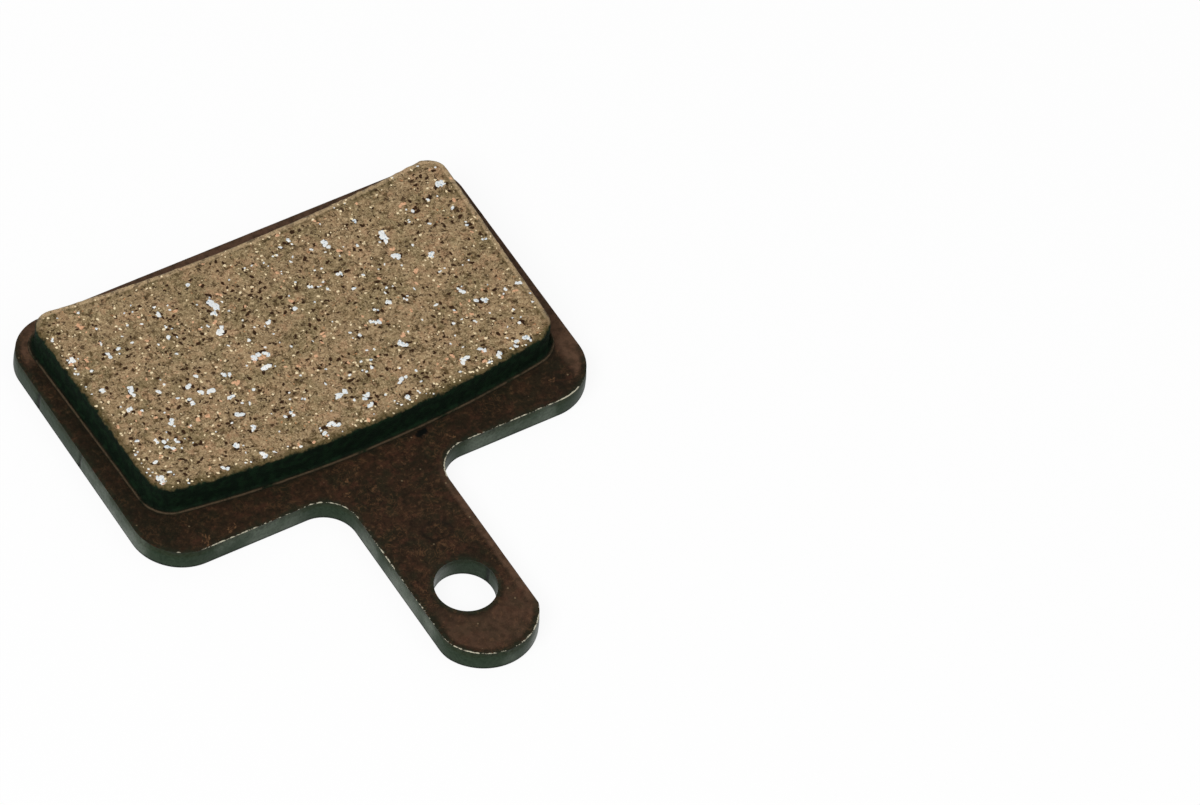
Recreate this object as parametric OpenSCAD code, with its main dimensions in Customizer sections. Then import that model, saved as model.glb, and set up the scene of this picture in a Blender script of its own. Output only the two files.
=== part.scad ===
// Disc brake pad for a bicycle: a blanked steel backing plate with a retaining
// tab, and an arc-shaped friction block moulded onto it and through two keying
// holes.
//
// Frame: millimetres. The origin is on the back face of the plate, at the
// middle of its rectangular body. X runs along the body's long side, the tab
// points to -Y, and Z points from the back face to the friction face.

/* [Backing plate body] */
// Length of the rectangular body along X.
body_w = 30; // [24:0.1:40]
// Height of the rectangular body along Y, without the tab.
body_h = 19.3; // [16:0.1:26]
// Thickness of the steel plate.
plate_t = 1.4; // [1:0.1:2.5]
// Corner radius of the body on the side of the tab.
near_corner_r = 3.1; // [1.5:0.1:4]
// Corner radius of the body on the side away from the tab.
far_corner_r = 2.7; // [1.5:0.1:4]

/* [Tab] */
// Width of the tab between its straight sides.
tab_w = 6.2; // [5.2:0.1:9]
// Distance from the middle of the body to the tip of the tab.
tab_reach = 23.95; // [22:0.05:30]
// Radius of the tab's end, a little more than half its width.
tab_end_r = 3.3; // [3.2:0.1:6]
// Radius of the fillets where the tab meets the body.
tab_root_r = 2.1; // [0.5:0.1:4]

/* [Rounded rim] */
// Radius that blanking leaves along the rim of the back face.
back_round_r = 0.25; // [0.1:0.05:0.5]

/* [Pin hole] */
// Diameter of the hole for the retaining pin.
pin_hole_d = 3.7; // [2.6:0.1:4.2]
// Distance from the middle of the body to the middle of the pin hole.
pin_hole_reach = 18.8; // [16:0.1:21]

/* [Friction block] */
// Length of the block along X.
block_w = 27.6; // [20:0.1:28.5]
// Thickness of the block above the plate.
block_h = 1.9; // [0.5:0.05:3]
// Distance from the middle of the body to the block's long side near the tab.
block_near = 7.55; // [6:0.05:8]
// Distance from the middle of the body to the block's opposite long side.
block_far = 7.9; // [7:0.1:8.3]
// Radius of the convex long side near the tab.
near_arc_r = 80; // [70:1:120]
// Radius of the concave long side away from the tab.
far_arc_r = 110; // [100:1:160]
// Radius of the block's two corners near the tab.
block_near_corner_r = 1.6; // [0.5:0.1:3]
// Radius of the block's two corners away from the tab.
block_far_corner_r = 1.3; // [0.5:0.1:3]

/* [Foot of the block] */
// Width of the thin flash that the mould leaves around the block's foot.
foot_w = 0.35; // [0.1:0.05:0.4]
// Height of that flash.
foot_h = 0.12; // [0.05:0.01:0.3]

/* [Keying holes and plugs] */
// Diameter of the two plate holes that the compound is pressed through.
key_hole_d = 5.1; // [4:0.1:5.4]
// Distance of both keying holes from the body's middle along X.
key_x = 9.3; // [8:0.1:9.8]
// Height of the keying hole on the -X side.
left_key_y = 1.1; // [-2:0.1:4]
// Height of the keying hole on the +X side.
right_key_y = 4.1; // [3.5:0.1:4.5]
// Shrink gap between a plug and the wall of its hole.
plug_gap = 0.03; // [0.01:0.01:0.1]
// How far the end of a plug sits below the back face.
plug_sink = 0.12; // [0.05:0.01:0.3]

/* [Recess in the back face] */
// Diameter of the shallow round recess.
recess_d = 4.1; // [3:0.1:4.4]
// Depth of the recess.
recess_depth = 0.3; // [0.1:0.05:0.5]
// Distance of the recess from the body's middle along X.
recess_x = 9.2; // [8:0.1:9.6]
// Distance of the recess from the body's middle towards the tab.
recess_near = 2.7; // [2.6:0.1:4]

/* [Hidden] */
$fn = 96;
// Facets of a full circle for the block's two long arcs.
long_arc_fn = 1440;
// Facets of a full circle for the rounding of an edge.
edge_fn = 48;
// Overlap that carries a cut cleanly past a face.
cut_over = 1;
half_w = body_w / 2;
half_h = body_h / 2;
half_tab = tab_w / 2;
tab_end_y = tab_end_r - tab_reach;
// Angle at the tab's end arc between level and its corner with a straight side.
tab_kink = acos(half_tab / tab_end_r);
tab_side_length = tab_end_r * sin(tab_kink) - tab_end_y - half_h - tab_root_r;
pin_hole_r = pin_hole_d / 2;
key_hole_r = key_hole_d / 2;
plug_r = key_hole_r - plug_gap;
recess_r = recess_d / 2;
half_block = block_w / 2;
// Middles of the two long arcs of the block, both on the +Y side.
near_arc_y = near_arc_r - block_near;
far_arc_y = far_arc_r + block_far;
// Middles of the block's corner arcs, tangent to a short side and a long arc.
near_corner_x = half_block - block_near_corner_r;
far_corner_x = half_block - block_far_corner_r;
near_corner_y = near_arc_y - sqrt(pow(near_arc_r - block_near_corner_r, 2) - pow(near_corner_x, 2));
far_corner_y = far_arc_y - sqrt(pow(far_arc_r + block_far_corner_r, 2) - pow(far_corner_x, 2));

// Both keying holes or plugs, as discs of one radius.
module key_discs(r) {
    translate([-key_x, left_key_y]) circle(r = r);
    translate([key_x, right_key_y]) circle(r = r);
}

// Rounded rectangle of the body.
module body_outline() {
    polygon([
        [-half_w, near_corner_r - half_h], [near_corner_r - half_w, -half_h],
        [half_w - near_corner_r, -half_h], [half_w, near_corner_r - half_h],
        [half_w, half_h - far_corner_r], [half_w - far_corner_r, half_h],
        [far_corner_r - half_w, half_h], [-half_w, half_h - far_corner_r]
    ]);
    for (side = [-1, 1]) {
        translate([side * (half_w - near_corner_r), near_corner_r - half_h]) circle(r = near_corner_r);
        translate([side * (half_w - far_corner_r), half_h - far_corner_r]) circle(r = far_corner_r);
    }
}

// Strip of the tab, closed by the arc of its end.
module tab_outline() {
    intersection() {
        translate([-half_tab, -tab_reach]) square([tab_w, tab_reach]);
        union() {
            translate([0, tab_end_y]) circle(r = tab_end_r);
            translate([-tab_end_r, tab_end_y]) square([2 * tab_end_r, -tab_end_y]);
        }
    }
}

// Concave fillet on both sides of the tab's root.
module root_fillets() {
    for (side = [0, 1]) mirror([side, 0]) difference() {
        translate([half_tab, -half_h - tab_root_r]) square(tab_root_r);
        translate([half_tab + tab_root_r, -half_h - tab_root_r]) circle(r = tab_root_r);
    }
}

module plate_outline() {
    difference() {
        union() {
            body_outline();
            tab_outline();
            root_fillets();
        }
        translate([0, -pin_hole_reach]) circle(r = pin_hole_r);
        key_discs(key_hole_r);
    }
}

// Outline of the block, grown evenly by the given amount.
module block_outline(grow) {
    near_r = near_arc_r + grow;
    far_r = far_arc_r - grow;
    near_reach = near_r / (near_r - block_near_corner_r - grow);
    far_reach = far_r / (far_r + block_far_corner_r + grow);
    near_touch = [near_corner_x * near_reach, near_arc_y + (near_corner_y - near_arc_y) * near_reach];
    far_touch = [far_corner_x * far_reach, far_arc_y + (far_corner_y - far_arc_y) * far_reach];
    edge_x = half_block + grow;
    difference() {
        intersection() {
            translate([0, near_arc_y]) circle(r = near_r, $fn = long_arc_fn);
            polygon([
                [-near_touch[0], near_touch[1]], [-near_touch[0], -body_h], [near_touch[0], -body_h], near_touch,
                [near_corner_x, near_corner_y], [edge_x, near_corner_y],
                [edge_x, far_corner_y], [far_corner_x, far_corner_y],
                far_touch, [far_touch[0], body_h], [-far_touch[0], body_h], [-far_touch[0], far_touch[1]],
                [-far_corner_x, far_corner_y], [-edge_x, far_corner_y],
                [-edge_x, near_corner_y], [-near_corner_x, near_corner_y]
            ]);
        }
        translate([0, far_arc_y]) circle(r = far_r, $fn = long_arc_fn);
    }
    for (side = [-1, 1]) {
        translate([side * near_corner_x, near_corner_y]) circle(r = block_near_corner_r + grow);
        translate([side * far_corner_x, far_corner_y]) circle(r = block_far_corner_r + grow);
    }
}

// Section of the sliver that rounding takes off an edge at x = 0 of a face at y = 0.
module sliver(round_r) {
    difference() {
        translate([-round_r, -cut_over]) square([round_r + cut_over, round_r + cut_over]);
        translate([-round_r, round_r]) circle(r = round_r, $fn = edge_fn);
    }
}

// Sliver along a straight edge that runs clockwise from start, with the
// outside of the outline in the direction of the angle turn.
module straight_sliver(start, turn, length, round_r) {
    translate(start) rotate([90, 0, turn]) linear_extrude(length) sliver(round_r);
}

// Sliver along a bulging arc.
module bulging_sliver(middle, arc_r, from, sweep, round_r) {
    translate(middle) rotate(from) rotate_extrude(angle = sweep) translate([arc_r, 0]) sliver(round_r);
}

// Sliver along a hollow arc, with the material outside the circle.
module hollow_sliver(middle, arc_r, from, sweep, round_r) {
    translate(middle) rotate(from) rotate_extrude(angle = sweep) translate([arc_r, 0]) mirror([1, 0]) sliver(round_r);
}

// Everything that rounding takes off the rim of the back face.
module plate_slivers() {
    far_length = body_w - 2 * far_corner_r;
    straight_sliver([-far_length / 2, half_h], 90, far_length, back_round_r);
    bulging_sliver([0, tab_end_y], tab_end_r, 180 + tab_kink, 180 - 2 * tab_kink, back_round_r);
    for (side = [0, 1]) mirror([side, 0]) {
        bulging_sliver([half_w - far_corner_r, half_h - far_corner_r], far_corner_r, 0, 90, back_round_r);
        straight_sliver([half_w, half_h - far_corner_r], 0, body_h - far_corner_r - near_corner_r, back_round_r);
        bulging_sliver([half_w - near_corner_r, near_corner_r - half_h], near_corner_r, -90, 90, back_round_r);
        straight_sliver([half_w - near_corner_r, -half_h], -90, half_w - near_corner_r - half_tab - tab_root_r, back_round_r);
        hollow_sliver([half_tab + tab_root_r, -half_h - tab_root_r], tab_root_r, 90, 90, back_round_r);
        straight_sliver([half_tab, -half_h - tab_root_r], 0, tab_side_length, back_round_r);
    }
}

module backing_plate() {
    color([0.2, 0.29, 0.23]) difference() {
        linear_extrude(plate_t) plate_outline();
        translate([recess_x, -recess_near, -cut_over]) cylinder(r = recess_r, h = cut_over + recess_depth);
        plate_slivers();
    }
}

module friction_block() {
    color([0.48, 0.41, 0.32]) {
        translate([0, 0, plate_t]) linear_extrude(block_h) block_outline(0);
        translate([0, 0, plate_t]) linear_extrude(foot_h) block_outline(foot_w);
        translate([0, 0, plug_sink]) linear_extrude(plate_t - plug_sink + foot_h) key_discs(plug_r);
    }
}

backing_plate();
friction_block();
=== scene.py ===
# %% [markdown]
# # A bicycle brake pad
# A disc brake pad is two things bonded together: a plate blanked from steel, and a block of
# pressed friction compound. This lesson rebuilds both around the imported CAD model, which stays
# the measure of every size. All pieces are closed meshes made from outlines and profiles, so
# their shape is real geometry, and their finishes are node materials.

# %% Load the frame
import math

import bpy
import numpy as np
from mathutils import Matrix, Vector, kdtree
from mathutils.geometry import delaunay_2d_cdt


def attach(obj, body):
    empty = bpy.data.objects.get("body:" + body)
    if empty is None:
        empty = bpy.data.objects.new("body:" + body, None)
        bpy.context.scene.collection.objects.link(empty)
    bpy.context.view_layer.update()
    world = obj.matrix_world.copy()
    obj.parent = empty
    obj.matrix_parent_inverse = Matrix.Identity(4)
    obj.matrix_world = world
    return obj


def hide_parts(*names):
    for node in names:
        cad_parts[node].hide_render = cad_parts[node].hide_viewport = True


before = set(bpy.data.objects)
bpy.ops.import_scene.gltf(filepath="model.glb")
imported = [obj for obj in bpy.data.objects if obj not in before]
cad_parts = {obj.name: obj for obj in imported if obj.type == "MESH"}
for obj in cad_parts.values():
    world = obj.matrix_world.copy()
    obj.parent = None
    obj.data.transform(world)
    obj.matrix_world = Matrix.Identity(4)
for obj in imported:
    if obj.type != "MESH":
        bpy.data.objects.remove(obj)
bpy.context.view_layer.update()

METRES_PER_MM = 0.001

# %% [markdown]
# ## Sizes
# The meshes are drawn in millimetres, because a pad is small and its sizes read best that way,
# and each mesh is brought to metres at the very end. The main sizes are those of the CAD source,
# and each one is named where it is first needed.

# %% Thickness of the plate and height of the block
plate_t, block_h = 1.4, 1.9
block_top = plate_t + block_h

# %% [markdown]
# ## Outlines
# An outline is a chain of arcs joined by straight runs. Walking along it in small even steps
# gives points and, at each point, the direction that faces outwards. With both, one outline can
# be grown or shrunk by any amount, which is all that a rounded rim or a burr needs.

# %% Arcs and even steps
walk_step = 0.1


def arc(middle, radius, start, end):
    """Points of an arc from one angle to another, in degrees, about walk_step apart."""
    count = max(3, int(abs(math.radians(end - start)) * radius / walk_step))
    angles = np.radians(np.linspace(start, end, count))
    return np.stack([middle[0] + radius * np.cos(angles), middle[1] + radius * np.sin(angles)], 1)


def even_steps(corners, step):
    """The closed chain of points, walked again in even steps."""
    closed = np.vstack([corners, corners[:1]])
    walked = np.r_[0, np.cumsum(np.hypot(*np.diff(closed, axis=0).T))]
    marks = np.linspace(0, walked[-1], int(walked[-1] / step), endpoint=False)
    return np.stack([np.interp(marks, walked, closed[:, axis]) for axis in (0, 1)], 1)


def averaged(values, count):
    """Values along a closed outline, each one the average of its neighbourhood."""
    wrapped = np.r_[values[-count:], values, values[:count]]
    return np.convolve(wrapped, np.ones(2 * count + 1) / (2 * count + 1), "valid")


print("a quarter circle of 3 mm has", len(arc((0, 0), 3, 0, 90)), "points")

# %% A walked outline
class Outline:
    """A closed outline, walked anticlockwise, with its outward directions.

    Without a step, the points stay as they are given.
    """

    def __init__(self, corners, step=None):
        self.points = corners if step is None else even_steps(corners, step)
        ahead = np.roll(self.points, -1, axis=0) - np.roll(self.points, 1, axis=0)
        ahead /= np.hypot(*ahead.T)[:, None]
        self.outward = np.stack([ahead[:, 1], -ahead[:, 0]], 1)
        gaps = np.roll(self.points, -1, axis=0) - self.points
        self.walked = np.r_[0, np.cumsum(np.hypot(*gaps.T))][:-1]
        self.tree = None

    def grown(self, amount):
        """The outline moved outwards by an amount, one for all points or one for each."""
        return self.points + self.outward * np.reshape(amount, (-1, 1))

    def depths(self, places):
        """How far inside the outline each place lies, and below 0 outside it."""
        if self.tree is None:
            self.tree = kdtree.KDTree(len(self.points))
            for number, point in enumerate(self.points.tolist()):
                self.tree.insert((*point, 0), number)
            self.tree.balance()
        nearest = np.array([self.tree.find((*place, 0))[1] for place in np.asarray(places).tolist()])
        return ((self.points[nearest] - places) * self.outward[nearest]).sum(1)


def circle(middle, radius, step=walk_step):
    """A round outline."""
    return Outline(arc(middle, radius, 0, 360 - 360 * step / (2 * math.pi * radius)), step)


def hole_rim(middle, radius):
    """A circle walked clockwise, so that a wall on it faces into the hole."""
    rim = circle(middle, radius)
    rim.points, rim.outward = rim.points[::-1], rim.outward[::-1]
    return rim


print("a circle of 2 mm has", len(circle((0, 0), 2).points), "steps")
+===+
[What is being asked]: Give again the run of lines that opens at the line with "plate_slivers();" and closes at the line with "bpy.data.objects.remove(obj)", exactly, and only that run.

[Reply]:
        plate_slivers();
    }
}

module friction_block() {
    color([0.48, 0.41, 0.32]) {
        translate([0, 0, plate_t]) linear_extrude(block_h) block_outline(0);
        translate([0, 0, plate_t]) linear_extrude(foot_h) block_outline(foot_w);
        translate([0, 0, plug_sink]) linear_extrude(plate_t - plug_sink + foot_h) key_discs(plug_r);
    }
}

backing_plate();
friction_block();
=== scene.py ===
# %% [markdown]
# # A bicycle brake pad
# A disc brake pad is two things bonded together: a plate blanked from steel, and a block of
# pressed friction compound. This lesson rebuilds both around the imported CAD model, which stays
# the measure of every size. All pieces are closed meshes made from outlines and profiles, so
# their shape is real geometry, and their finishes are node materials.

# %% Load the frame
import math

import bpy
import numpy as np
from mathutils import Matrix, Vector, kdtree
from mathutils.geometry import delaunay_2d_cdt


def attach(obj, body):
    empty = bpy.data.objects.get("body:" + body)
    if empty is None:
        empty = bpy.data.objects.new("body:" + body, None)
        bpy.context.scene.collection.objects.link(empty)
    bpy.context.view_layer.update()
    world = obj.matrix_world.copy()
    obj.parent = empty
    obj.matrix_parent_inverse = Matrix.Identity(4)
    obj.matrix_world = world
    return obj


def hide_parts(*names):
    for node in names:
        cad_parts[node].hide_render = cad_parts[node].hide_viewport = True


before = set(bpy.data.objects)
bpy.ops.import_scene.gltf(filepath="model.glb")
imported = [obj for obj in bpy.data.objects if obj not in before]
cad_parts = {obj.name: obj for obj in imported if obj.type == "MESH"}
for obj in cad_parts.values():
    world = obj.matrix_world.copy()
    obj.parent = None
    obj.data.transform(world)
    obj.matrix_world = Matrix.Identity(4)
for obj in imported:
    if obj.type != "MESH":
        bpy.data.objects.remove(obj)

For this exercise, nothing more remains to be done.